Using a Second-Hand Infant Seat
Hand-me-down seats are common, but they require some homework. NHTSA recommends verifying five things before using a used car seat: the seat has never been in a moderate or severe crash, it still has its manufacture date and model number labels, it has no active recalls, all original parts are present, and the instruction manual is available (or you can download it from the manufacturer).
The crash history is the hardest item to verify, which is why safety organizations generally recommend only accepting seats from people you trust. A seat that looks fine on the outside may have internal damage from a previous collision. If any of the five checks fail, skip it.

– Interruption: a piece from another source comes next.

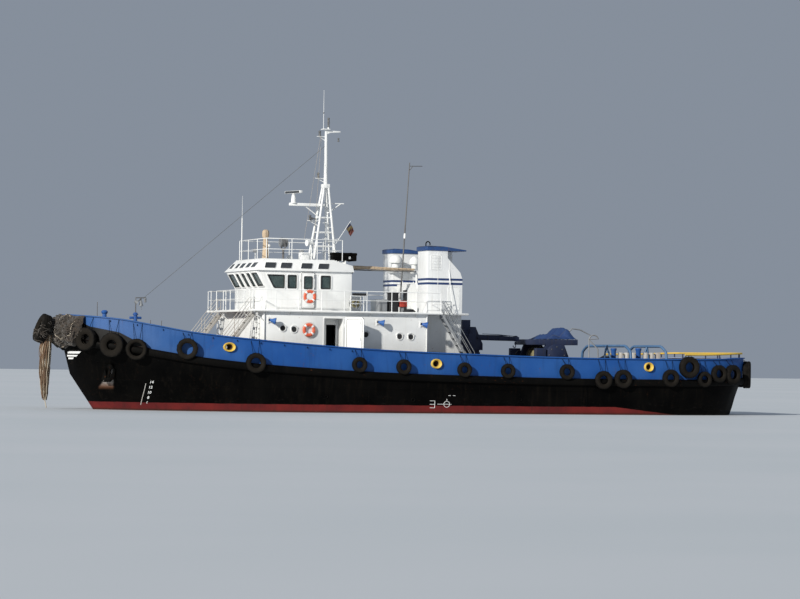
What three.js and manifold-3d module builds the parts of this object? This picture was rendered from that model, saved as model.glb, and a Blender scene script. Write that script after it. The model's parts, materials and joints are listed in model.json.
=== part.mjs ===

Replacing a Seat After a Crash
A car seat does not automatically need replacement after every fender bender. NHTSA considers a crash “minor” only when all of the following are true: the vehicle could be driven away, the door nearest the car seat wasn’t damaged, no one in the vehicle was injured, no airbags deployed, and there’s no visible damage to the seat. If every one of those conditions is met, the seat is likely still safe.
If any single condition isn’t met, the crash qualifies as moderate or severe, and the seat should be replaced. Many auto insurance policies cover car seat replacement after a crash, so it’s worth filing that claim before buying a new one.